I have the chance to buy a very inexpensive Raleigh bike. Bike is for sale for $20.00. Gears seem to work (derailleurs shift the gears, front and back); brakes work; wheels turn freely. The tires are flat and the bike is damned tall--I'm 6'00" tall with a 32" inseam and the top bar on the frame just brushes my crotch. The seat is shot--they've covered it with a cheap Bell-brand gel-foam cover but I lifted that and the seat beneath is just the metal skeleton--whatever served as padding previously is long gone. I'm going to assume the tires themselves are dry-rotted and need to be replaced. Oh--the tires are EXTRAORDINARILY narrow--one of my department-store bikes is a 1970's road bike with narrow tires and the tires on the Raleigh look skinnier than these. The Raleigh seems lighter than my K-Mart All-Pro road bike--I think the Raleigh must have an aluminum frame whereas the All-Pro is definitely steel.

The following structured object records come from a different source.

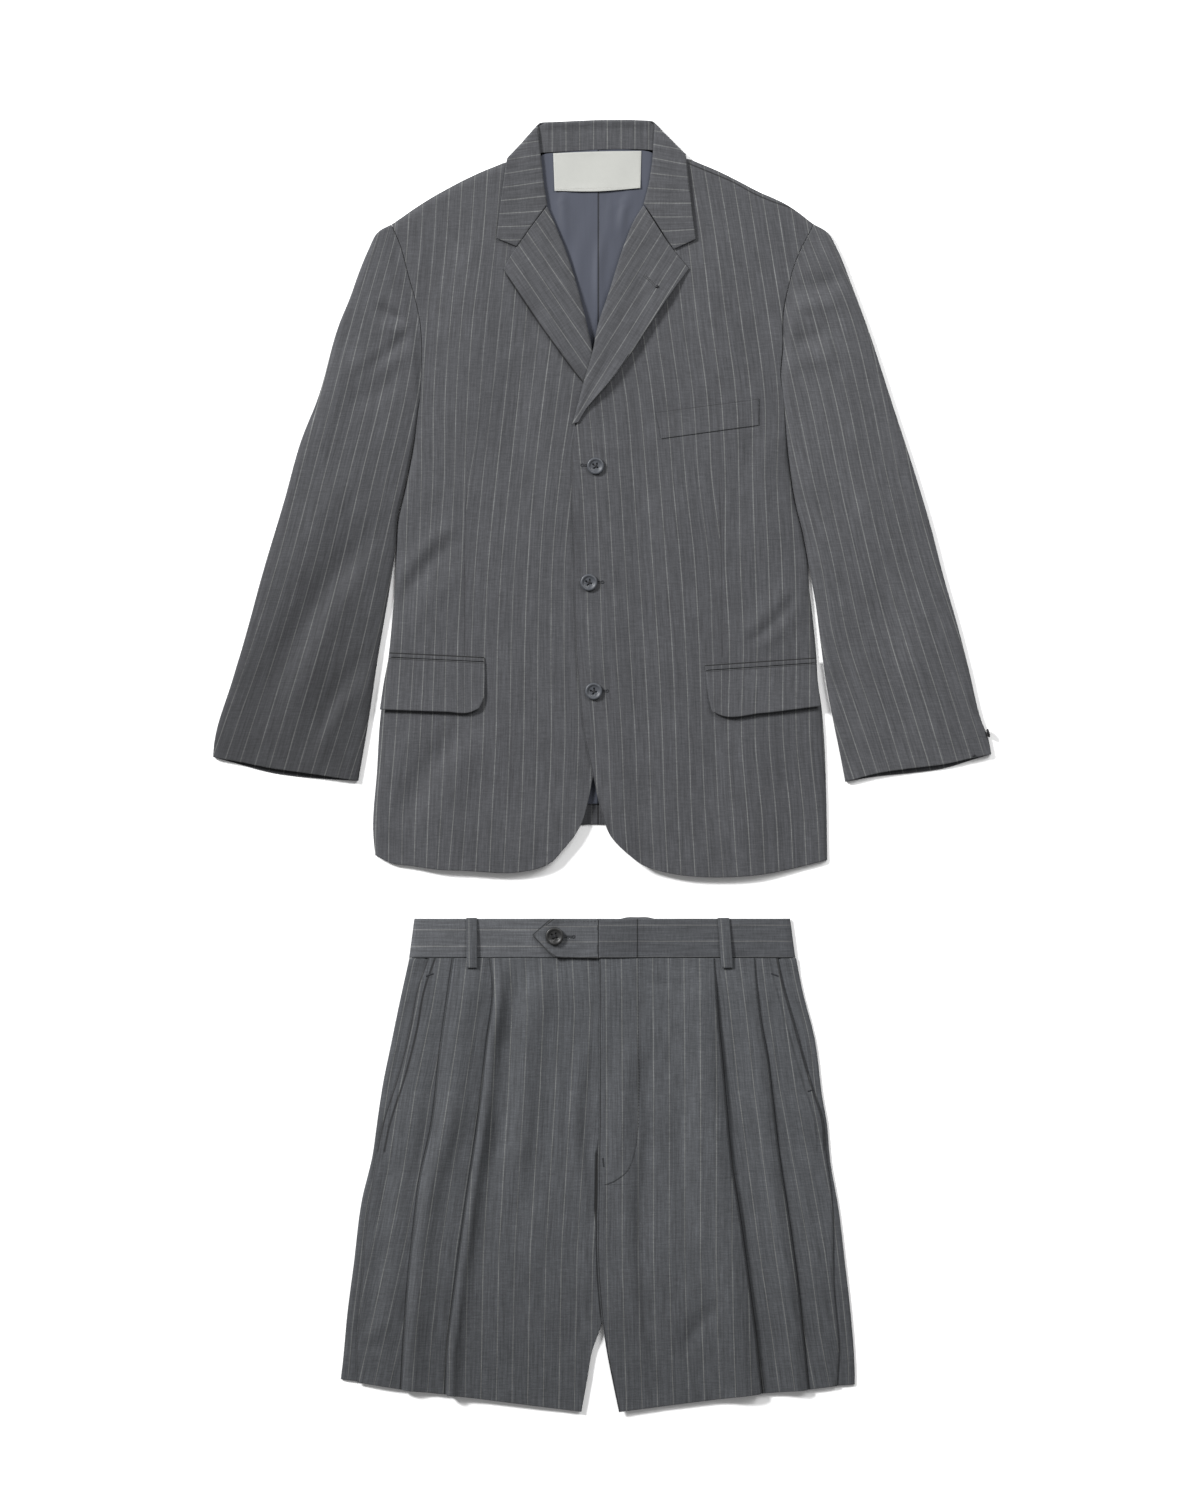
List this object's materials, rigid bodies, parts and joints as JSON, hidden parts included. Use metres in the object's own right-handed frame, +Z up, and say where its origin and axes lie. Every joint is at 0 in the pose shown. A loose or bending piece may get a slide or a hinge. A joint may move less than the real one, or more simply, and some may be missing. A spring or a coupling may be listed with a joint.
{
  "type": "shorts suit laid flat",
  "caption": "Grey pinstripe single-breasted jacket with notched lapels and flap pockets, buttoned and laid flat above matching pleated knee-length shorts with a tabbed waistband.",
  "frame": {"origin": "centre of the whole set's underside, on the surface it lies on", "axes": "+Y towards the jacket's collar, +X towards the wearer's left side, which is the viewer's right, +Z up from the surface"},
  "size_m": [0.8168, 1.3558, 0.0115],
  "materials": {
    "suiting": "fine worsted wool with a thin light pinstripe, matt with a faint sheen",
    "shorts_suiting": "the same worsted wool, with a slightly wider pinstripe",
    "lining": "blue-grey satin lining",
    "label": "bare cream woven label",
    "jacket_button": "dark grey four-hole button, satin gloss",
    "shorts_button": "near black four-hole button, satin gloss"
  },
  "bodies": {
    "root": {"jacket_back": "suiting", "jacket_lining": "lining", "front_right": "suiting", "front_left": "suiting", "lapel_right": "suiting", "lapel_left": "suiting", "collar": "suiting", "collar_stand": "suiting", "sleeve_right": "suiting", "sleeve_left": "suiting", "label": "label", "pocket_flap_right": "suiting", "pocket_flap_left": "suiting", "pocket_welt_right": "suiting", "pocket_welt_left": "suiting", "chest_welt": "suiting", "front_button_1": "jacket_button", "front_button_2": "jacket_button", "front_button_3": "jacket_button", "cuff_button": "jacket_button", "shorts_back_right": "shorts_suiting", "shorts_back_left": "shorts_suiting", "shorts_front_right": "shorts_suiting", "shorts_front_left": "shorts_suiting", "side_panel_right": "shorts_suiting", "side_panel_left": "shorts_suiting", "waistband_back": "shorts_suiting", "waistband_right": "shorts_suiting", "waistband_left": "shorts_suiting", "waist_tab": "shorts_suiting", "belt_loop_right": "shorts_suiting", "belt_loop_left": "shorts_suiting", "waist_button": "shorts_button"}
  },
  "joints": []
}
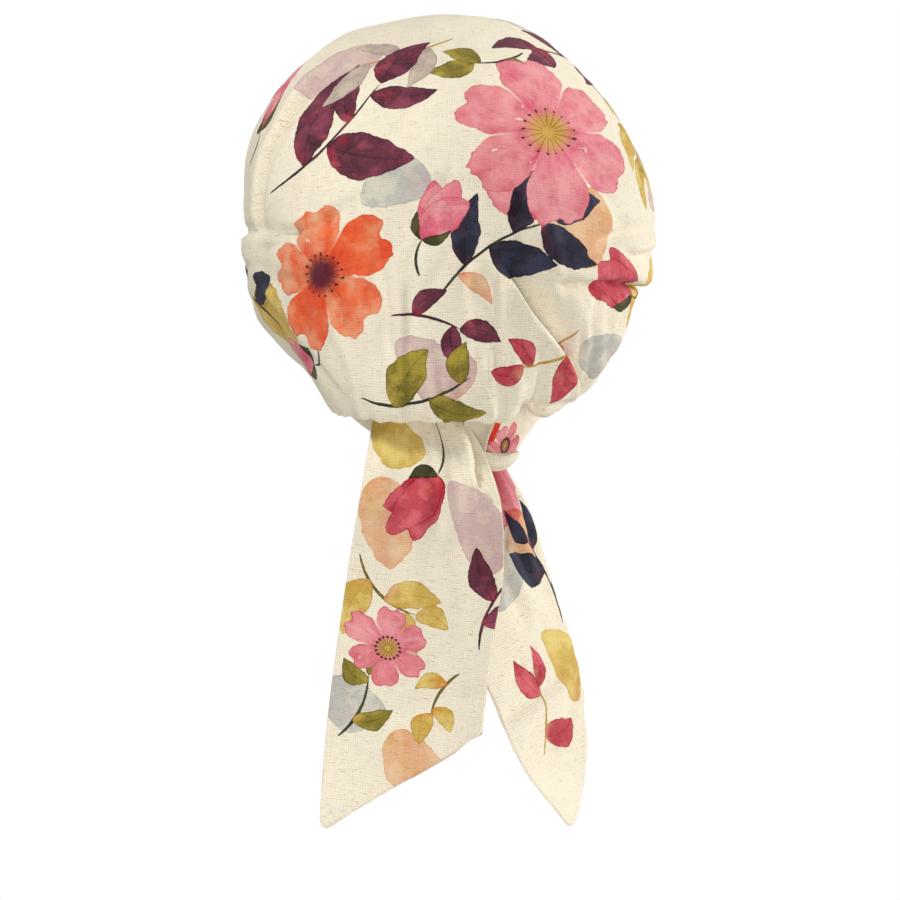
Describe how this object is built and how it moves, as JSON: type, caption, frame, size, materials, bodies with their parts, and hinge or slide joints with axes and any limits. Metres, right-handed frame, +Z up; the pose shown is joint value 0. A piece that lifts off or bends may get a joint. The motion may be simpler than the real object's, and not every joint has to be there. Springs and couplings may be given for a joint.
{
  "type": "turban",
  "caption": "Soft printed-cloth turban with a full gathered crown over a sloping head band, knotted at the nape, with wide slant-cut tie ends hanging from the knot",
  "frame": {"origin": "middle of the head opening, where the turban sits on the head: midway between the band's lower edge at the forehead and at the nape", "axes": "+Z up, +Y the way the wearer faces, +X the wearer's right"},
  "size_m": [0.2592, 0.257, 0.5015],
  "materials": {
    "printed_cloth": "woven"
  },
  "bodies": {
    "root": {"crown": "printed_cloth", "band": "printed_cloth", "knot": "printed_cloth", "tail_left": "printed_cloth", "tail_right": "printed_cloth"}
  },
  "joints": []
}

Part of my concern is that--depending on what the bike ends up needing--I might spend a fortune just finding parts for the Raleigh. It is a British-made bike, apparently, and an older model of a British bike--are compatible parts readily available in the USA? I can recoup the initial investment by selling off one of my other bikes--I could sell the Wal-Mart bike for right around the same amount the thrift store wants for the Raleigh. (Of course I dumped a lot of money into the Next bike to get it running--it came to me vandalized, and I had to replace freewheel, rear derailleur, and crankshaft--and the bike is still a 'prima-donna' bike that gives me some sort of trouble every second or third time I ride it. I love the 27 gears that the Next bike sports, but I scarcely ever get to use them, with the bike going down almost every month). The Next bike has better traction on soft surfaces than the All-Pro has, and with even narrower tires, I would tend to bet the Raleigh would be even pickier about what sort of surface I ride it on. I really don't want two road bikes, but I actually enjoy riding the All-Pro bike more than the Next bike, and think I might enjoy swapping between the All-Pro and the Raleigh. I'm going to try to post an image of a bike that resembles the Raleigh I looked at--but the bike I saw had foam rubber on the handlebars. If the foam is 'original equipment', I'm gonna guess the bike I saw is a later model than the one pictured. This one is close enough, though:

http://www.sheldonbrown.com/retroral...rand-prix.html

I think the distance between the seat-post and the handlebars on the Raleigh bike is much closer than that on my Next brand bike. On the Next--even though it has flat handlebars instead of the knurled-under road bike version handlebars--I feel a little too stretched-out--as if my nose were in Illinois and my rear were in Kansas somewhere. One of the reasons I've come not to like the Next bike so much as I thought I would. I think that having the handlebars closer to me would feel less like I'm doing push-ups at the same time I'm riding the bike. Or mebbe I'm trying to rationalize buying the bike. Any thoughts, folks?